The Despicable New York Times

The New York Times is a truly wretched publication. We're in a war here, and these idiots are pretending that it's still Vietnam! On its front page today, and on the front page of my paper the Providence Journal, is a story entitled "C.I.A. Expanding Terror Battle Under Guise of Charter Flights". It's the very detailed tale of a previously (up until this story) undercover operation involving a company called Aero Contractors Ltd., a charter airline that has been providing operational support for the CIA in the War on Terror. Here's just the beginning of the story:

"Nothing gives away the fact that Aero's pilots are the discreet bus drivers of the battle against terrorism, routinely sent on secret missions to Baghdad, Cairo, Tashkent and Kabul.

When the Central Intelligence Agency wants to grab a suspected member of Al Qaeda overseas and deliver him to interrogators in another country, an Aero Contractors plane often does the job. If agency experts need to fly overseas in a hurry after the capture of a prized prisoner, a plane will depart Johnston County and stop at Dulles Airport outside Washington to pick up the C.I.A. team on the way.

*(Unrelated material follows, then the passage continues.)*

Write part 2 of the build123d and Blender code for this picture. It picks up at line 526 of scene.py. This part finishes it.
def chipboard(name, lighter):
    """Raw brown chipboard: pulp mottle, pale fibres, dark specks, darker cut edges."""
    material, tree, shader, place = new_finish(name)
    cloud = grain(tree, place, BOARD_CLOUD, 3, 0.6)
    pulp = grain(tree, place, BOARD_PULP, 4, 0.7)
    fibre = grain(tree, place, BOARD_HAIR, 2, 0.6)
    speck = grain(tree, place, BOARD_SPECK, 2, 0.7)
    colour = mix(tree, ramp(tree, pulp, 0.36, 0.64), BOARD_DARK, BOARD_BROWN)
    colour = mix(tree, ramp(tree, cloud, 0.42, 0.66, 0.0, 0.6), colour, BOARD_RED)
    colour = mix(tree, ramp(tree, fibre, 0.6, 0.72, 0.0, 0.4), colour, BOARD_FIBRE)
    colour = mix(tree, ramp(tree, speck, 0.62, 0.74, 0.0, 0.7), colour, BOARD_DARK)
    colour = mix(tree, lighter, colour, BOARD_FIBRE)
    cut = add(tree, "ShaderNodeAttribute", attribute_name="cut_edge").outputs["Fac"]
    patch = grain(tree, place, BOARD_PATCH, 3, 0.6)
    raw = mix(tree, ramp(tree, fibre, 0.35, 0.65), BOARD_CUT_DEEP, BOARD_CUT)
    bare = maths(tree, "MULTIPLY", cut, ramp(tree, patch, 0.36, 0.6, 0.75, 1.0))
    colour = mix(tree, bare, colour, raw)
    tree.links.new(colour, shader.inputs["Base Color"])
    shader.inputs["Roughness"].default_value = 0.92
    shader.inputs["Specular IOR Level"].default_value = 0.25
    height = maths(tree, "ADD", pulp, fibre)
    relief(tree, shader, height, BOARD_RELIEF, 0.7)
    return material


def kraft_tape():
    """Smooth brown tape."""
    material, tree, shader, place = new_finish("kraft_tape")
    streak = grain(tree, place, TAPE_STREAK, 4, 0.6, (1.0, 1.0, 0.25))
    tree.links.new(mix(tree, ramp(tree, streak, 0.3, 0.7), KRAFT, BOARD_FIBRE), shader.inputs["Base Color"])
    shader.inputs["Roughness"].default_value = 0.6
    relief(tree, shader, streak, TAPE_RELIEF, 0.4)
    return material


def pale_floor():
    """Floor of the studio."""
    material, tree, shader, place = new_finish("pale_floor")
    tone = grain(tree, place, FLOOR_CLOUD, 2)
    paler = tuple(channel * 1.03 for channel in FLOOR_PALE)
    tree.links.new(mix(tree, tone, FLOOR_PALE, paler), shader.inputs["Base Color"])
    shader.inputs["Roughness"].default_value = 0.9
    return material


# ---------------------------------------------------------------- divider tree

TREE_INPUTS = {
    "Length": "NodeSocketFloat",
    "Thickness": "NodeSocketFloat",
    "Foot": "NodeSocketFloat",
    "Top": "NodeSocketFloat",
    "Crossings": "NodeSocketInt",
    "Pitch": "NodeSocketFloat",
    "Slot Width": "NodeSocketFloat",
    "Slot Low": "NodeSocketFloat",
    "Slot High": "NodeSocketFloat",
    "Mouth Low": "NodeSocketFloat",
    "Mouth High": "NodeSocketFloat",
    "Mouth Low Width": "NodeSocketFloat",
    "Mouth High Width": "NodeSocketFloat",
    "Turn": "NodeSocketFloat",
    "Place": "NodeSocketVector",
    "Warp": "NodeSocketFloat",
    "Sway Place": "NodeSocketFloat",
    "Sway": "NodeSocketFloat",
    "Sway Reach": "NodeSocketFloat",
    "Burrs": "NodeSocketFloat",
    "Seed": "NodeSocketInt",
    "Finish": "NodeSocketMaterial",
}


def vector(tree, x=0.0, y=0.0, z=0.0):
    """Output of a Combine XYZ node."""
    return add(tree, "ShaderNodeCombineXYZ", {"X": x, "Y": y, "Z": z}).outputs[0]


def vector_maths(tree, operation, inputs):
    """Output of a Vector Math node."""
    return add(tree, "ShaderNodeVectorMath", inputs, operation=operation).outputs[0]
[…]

Aero Contractors' planes dropped C.I.A. paramilitary officers into Afghanistan in 2001; carried an American team to Karachi, Pakistan, right after the United States Consulate there was bombed in 2002; and flew from Libya to Guantánamo Bay, Cuba, the day before an American-held prisoner said he was questioned by Libyan intelligence agents last year, according to flight data and other records.

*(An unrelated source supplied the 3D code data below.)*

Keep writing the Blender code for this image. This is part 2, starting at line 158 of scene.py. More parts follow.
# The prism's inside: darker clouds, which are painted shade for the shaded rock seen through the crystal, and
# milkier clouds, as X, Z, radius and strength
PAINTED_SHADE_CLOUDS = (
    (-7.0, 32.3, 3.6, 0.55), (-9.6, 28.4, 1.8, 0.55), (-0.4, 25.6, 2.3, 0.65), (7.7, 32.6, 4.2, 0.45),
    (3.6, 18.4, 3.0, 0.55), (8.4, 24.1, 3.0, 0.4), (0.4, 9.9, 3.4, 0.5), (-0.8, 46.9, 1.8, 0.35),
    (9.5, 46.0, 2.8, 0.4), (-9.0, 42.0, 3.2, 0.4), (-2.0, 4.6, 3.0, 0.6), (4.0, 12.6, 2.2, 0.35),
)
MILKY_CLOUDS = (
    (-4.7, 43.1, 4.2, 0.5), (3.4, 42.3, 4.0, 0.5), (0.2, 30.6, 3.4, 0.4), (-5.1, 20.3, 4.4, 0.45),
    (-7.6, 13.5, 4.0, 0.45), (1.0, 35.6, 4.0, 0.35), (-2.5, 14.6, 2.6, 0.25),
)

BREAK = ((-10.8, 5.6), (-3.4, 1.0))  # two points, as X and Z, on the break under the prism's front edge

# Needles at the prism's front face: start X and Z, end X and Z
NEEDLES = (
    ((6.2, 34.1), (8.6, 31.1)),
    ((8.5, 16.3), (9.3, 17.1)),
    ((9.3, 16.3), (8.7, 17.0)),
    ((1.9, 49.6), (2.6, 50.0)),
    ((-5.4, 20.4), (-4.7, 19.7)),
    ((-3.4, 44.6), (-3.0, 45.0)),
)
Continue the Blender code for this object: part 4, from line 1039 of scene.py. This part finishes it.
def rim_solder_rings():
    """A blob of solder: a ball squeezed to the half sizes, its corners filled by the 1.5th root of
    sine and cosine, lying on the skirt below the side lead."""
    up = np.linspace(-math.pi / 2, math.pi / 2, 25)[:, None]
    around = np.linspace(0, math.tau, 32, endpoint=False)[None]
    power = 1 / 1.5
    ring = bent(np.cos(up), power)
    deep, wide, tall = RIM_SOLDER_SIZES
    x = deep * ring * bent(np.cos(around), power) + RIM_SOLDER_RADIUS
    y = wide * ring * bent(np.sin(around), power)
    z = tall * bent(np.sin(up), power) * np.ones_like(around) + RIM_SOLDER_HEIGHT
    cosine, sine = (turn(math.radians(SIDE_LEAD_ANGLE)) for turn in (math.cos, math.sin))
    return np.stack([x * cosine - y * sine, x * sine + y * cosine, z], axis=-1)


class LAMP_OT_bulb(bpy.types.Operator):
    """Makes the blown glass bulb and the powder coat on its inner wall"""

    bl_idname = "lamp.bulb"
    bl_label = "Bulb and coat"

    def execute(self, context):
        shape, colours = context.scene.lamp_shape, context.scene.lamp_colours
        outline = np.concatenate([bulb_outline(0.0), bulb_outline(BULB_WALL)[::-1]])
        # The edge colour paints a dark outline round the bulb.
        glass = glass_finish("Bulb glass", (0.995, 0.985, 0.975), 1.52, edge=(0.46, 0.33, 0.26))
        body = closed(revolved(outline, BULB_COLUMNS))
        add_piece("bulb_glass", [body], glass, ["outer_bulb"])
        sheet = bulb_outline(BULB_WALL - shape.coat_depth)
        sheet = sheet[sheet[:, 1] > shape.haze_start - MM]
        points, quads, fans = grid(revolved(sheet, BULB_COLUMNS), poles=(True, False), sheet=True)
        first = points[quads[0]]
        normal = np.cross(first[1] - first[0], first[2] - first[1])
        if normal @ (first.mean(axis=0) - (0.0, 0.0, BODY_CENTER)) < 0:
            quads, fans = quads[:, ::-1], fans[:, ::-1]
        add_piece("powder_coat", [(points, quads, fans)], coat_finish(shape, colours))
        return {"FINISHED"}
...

While posing as a private charter outfit - "aircraft rental with pilot" is the listing in Dun and Bradstreet - Aero Contractors is in fact a major domestic hub of the Central Intelligence Agency's secret air service. The company was founded in 1979 by a legendary C.I.A. officer and chief pilot for Air America, the agency's Vietnam-era air company, and it appears to be controlled by the agency, according to former employees."

The New York Times cries foul when Valerie Plame's "cover" is blown by a conservative columnist. But that was an election-centric story used to try to hurt the Bush administration more than anything else. It had been over five years since Plame was undercover - the Wilsons bragged about her past with the cocktail circuit in Washington, her cover company had been disbanded - there was nothing there.

The New York Times, on the other hand, spills the beans on an ongoing covert legal effort in the War on Terror. The story goes as far as identifying the planes used, the airfields used, the names of the business entities, and the names of some of the people involved. The NY Times is going to use as its reason for putting the lives of the people involved in danger the fact that investigations have been opened involving human rights violations involving terror suspects that might have been transported using this method.

Accusations of widespread human rights abuses against the United States is just a technique of lawfare that our enemies, along with accomplices like the New York Times, uses against us. Do some abuses take place? Yes. Are they investigated? Yes, usually before the press finds out about it. Does the reality in any way resemble the portrait that is being painted of this country by the likes of the International Red Cross, Amnesty International, the New York Times, the Washington Post, and Senators Jack Reed and Ted Kennedy? Not in the least.

The New York Times should be ashamed of itself. It won't be.